The only thing I hear in response is a loud laugh, so tough luck, I leap right into the middle of the grain and the first thing I encounter isn’t a tick, but a huge, bright green forest bug. He’s sitting at the very top of a stalk and looks like he’s just getting ready to jump onto my face.
“Forest bugs,” Mr Mietek laughs. “They love emmer. And when it comes to ticks, they get onto me all the time, but they don’t want to dig in. There’s nothing in it for them. If your liver’s working properly, your blood is clean, so a tick won’t drink it. Because it will harm him. It’s the same for mosquitoes: they love people with sweet blood.
“They love me.”
“That means your liver’s not working right, you have to build it up. Father Klimuszko used to say: ‘Eat seven dandelion leaves a day for a week, and you’ll forget you ever had liver problems.’ People used to raise rabbits, right? And rabbits love dandelions – the ones we commonly call sow-thistles. Everybody would pick the sow-thistles and bring them to the rabbits. Your hands got yellow, your skin absorbed it and it fixed your liver. Just like the young women in the spring, when the dandelions bloomed, would weave crowns for themselves, and the juice made their skin pretty. Dandelions grow all year, and a person with a bad liver will always have them all around and will always be fighting them: cutting them, or spraying. And instead they should eat them, and then the dandelions will go away on their own. Because plants know how to help you.”
“But where in Warsaw am I going to gather enough dandelions for a whole week?”
“Not for a whole week! Whenever you get the chance, go pluck some leaves. Don’t overdo it, because if you eat too many you’ll get sick. And a little bit of bitterness will loosen up your gall bladder; the bile is purified, it treats the liver. You also need bitterness in your life!”
We walk between the heads of spelt, I open up the delicate grains and squeeze them lightly. A white liquid flows out.
“That’s the milk stage,” Mr Mietek explains. “This is the stage where spelt milk is made. Then it’s waxy, and then full. And over there are rough oats, you see how dark they are? We’re just trying them out, maybe they’ll be better than the common oats. They’ll work for oatmeal; we’ll see, maybe they’ll work for flakes, too. Because they have one advantage: the fat they contain doesn’t go rancid. And here’s purple wheat; we use it to make purple flour.
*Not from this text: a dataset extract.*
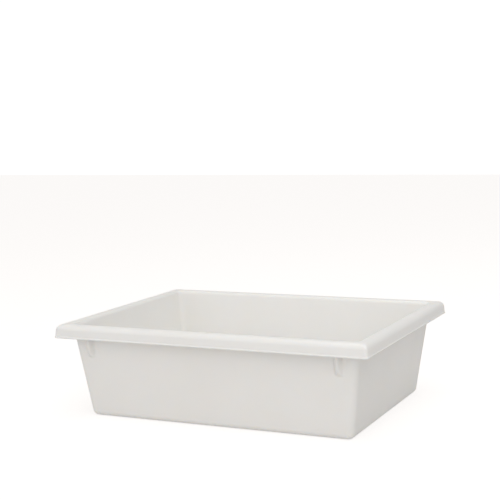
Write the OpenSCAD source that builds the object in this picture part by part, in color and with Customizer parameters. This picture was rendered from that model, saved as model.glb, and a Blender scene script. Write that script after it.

It’s not spreading well; we’ll have to start cultivating it differently. It was farmed on the Danish islands, the climate’s different there. Let’s see, let’s see… the clover’s already growing here, see it down there? And here’s blue phacelia and buckwheat. These ripe pyramids will make buckwheat groats. Oh, look here, at what’s happening on the emmer!”
It’s true: on the emmer heads, thin but strong stems are spreading out, topped with clusters of white flowers. They’re all over. I’m struck by their sweet and simultaneously refreshing scent.
“Melilot. Good for honey and butterflies, so it enriches the soil well. I sowed it ten years ago and it only came up now. And it attacked me, you can say, it covered all this emmer. We’ll see, there’s no need to worry.”
“Mr Mietek, it’s such a weed, and it smells like the most beautiful, niche perfume!”
“Yep. In convention [conventional farming] you don’t get this. You saw that field we passed in the car? Withered grains, and empty. No weeds. Because the life of the soil has died out there. And here: green, all kinds of plants. The melilot came out when it wanted to.”
“And when’s the harvest?”
“Always at the end of July, beginning of August. We’ll start tomorrow, maybe the day after. It’s best when the sun shines right from the morning, and after lunch you can start to cut. That’s when you get the best harvests, the best grain quality. And when it’s misty, humid, then the grain is moist. For that same reason, you should never harvest during the full moon. Because when it’s full, even though the weather will be nice, there’s moisture during the day. Water flows upward, it comes out of the earth.”
“How long will the harvest last?”
“About two weeks. It used to be a lot of work, everything was done by hand. The mowing, binding, carrying shocks, later threshing. That was some work!”
“And now you have a combine?”
“A friend does. He comes, mows, threshes – everything at once. If I had to go back to those times, I wouldn’t manage, because lots of people have allergies. Before, anybody would be happy to go cut some hay for their cows, but now nobody does, because their nose starts running right away. Nobody lies down to sleep in the hay, because they wouldn’t sleep, just sneeze. So this happiness is gone. Once, when you brought in the hay you’d stomp it down; now there are bales, you don’t have to tread it out.”
“But even so, two weeks of harvesting is a lot of work.”
“Work is happiness! You sit and watch a beautiful film. You like it, you’re happy. It ends, and you regret it. Because actually, if you’d been doing something useful during that time, you’d have joy. That’s just how it is: when you create something, something good remains in you.”
“Sometimes it’s hard to pull yourself together, it’s easier to watch the film.”
“Then your joy disappears quickly. You get into a car you immediately want coffee, or something sweet. And then you want to stop again, to eat something. And once you’ve eaten, then you need the bathroom...”
“It’s like you were watching my journey to Pokrzydowo today!”
“Yes, and when you go to the garden and work, you forget about everything. About that coffee, that hunger. What’s worst is when somebody comes to visit, then we go for coffee. And you have an hour, and it’s done. Because when you go out and pick fruit or vegetables, with the joy that you’re doing something good and you can give something good to someone, then the fruit will also be joyful, sweeter. It will feel good, and won’t rot. Just a moment and it will be eaten. And when you go out reluctantly, ‘Oh, dammit, I have to harvest again,’ it won’t taste good to anybody. It will just lie there on the plate.”
“OK, but what if I have another profession, should I also work with my green fingers?”
“Eagerly and with joy! The point is to transfer your energy. But you also have to know what you want to say. And then the message is true, joyful. And if somebody gets bored, starts nodding off, then it’s better to stop writing, because nobody’s going to remember anything from it. Write to stimulate people. So the person who reads your text will seek what you saw.”
The sun falls on the line of the forest, lighting up the heads of emmer with a warm, orange light. The harvest is tomorrow.
This interview was conducted in July 2019.